GMD handles most network failures, but there are some that GMD cannot overcome on its own, such as a receiving process which goes into an infinite loop. Unlike sockets, which do not provide a way to tell how much data was lost, GMD explicitly notifies a sending process that a GMD failure has taken place. When most types of GMD failure happen, a GMD_FAILURE message is delivered back to the sender process. Each GMD_FAILURE message contains several fields, including the failed message and an error number indicating the type of failure.

For connection GMD, the only GMD_FAILURE error number possible is a delivery timeout, which occurs if a sender does not get acknowledgment of successful delivery within a specified period of time, which is configurable with the message, message type, and connection delivery timeout properties.

A GMD_FAILURE message indicates the message could not be delivered with GMD successfully within the parameters, such as delivery timeout, set by the application. When a GMD failure occurs, it is up to the sender to decide what to do and then take some user-defined action if recovery is feasible. Unfortunately, this level of recovery is very application-specific, and SmartSockets cannot perform it on its own. Recovering from GMD failures is discussed further in Handling GMD Failures.

Delivery Timeout

The Delivery Timeout property specifies how long GMD has to deliver a message and it works together with the value set for the Server_Read_Timeout option. The connection delivery timeout property is used as a default for messages with no preset delivery timeout. The delivery timeout is specific to GMD.

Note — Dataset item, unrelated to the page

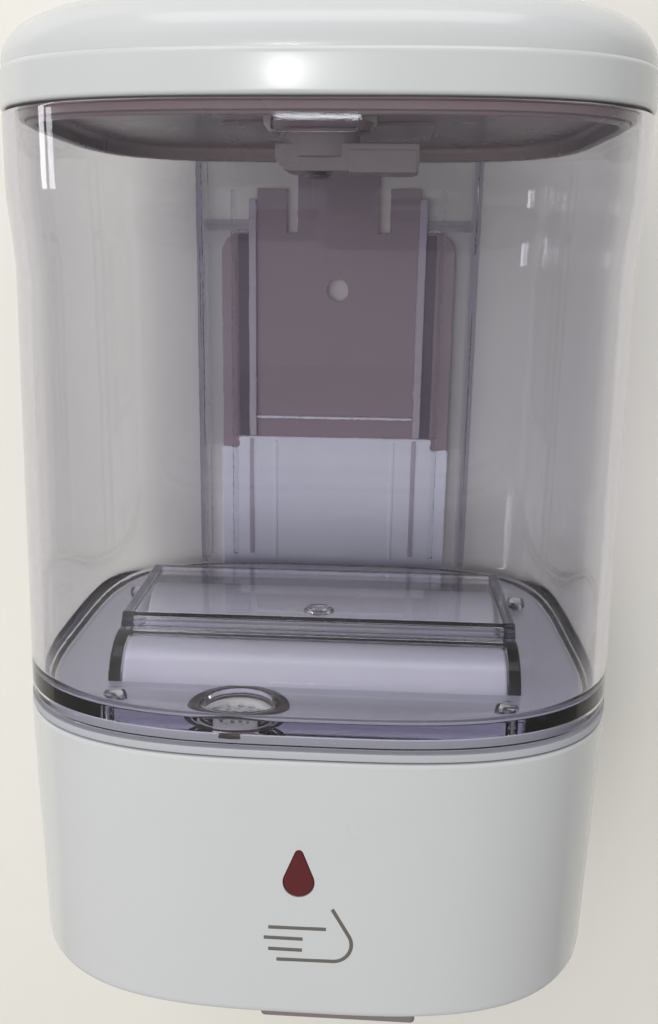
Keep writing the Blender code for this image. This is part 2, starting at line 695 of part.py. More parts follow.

Delivery timeouts are checked only when data is received from the RTserver. If no messages are being received, the RTclient uses the value set for Server_Read_Timeout as the interval for sending a keep alive message to the RTserver. When the RTserver replies, then the delivery timeouts are checked. If the delivery timeout is set to a value smaller than the value for Server_Read_Timeout, the actual timeout used is the Server_Read_Timeout because the delivery timeouts are not checked until after the Server_Read_Timeout interval has triggered a keep alive message.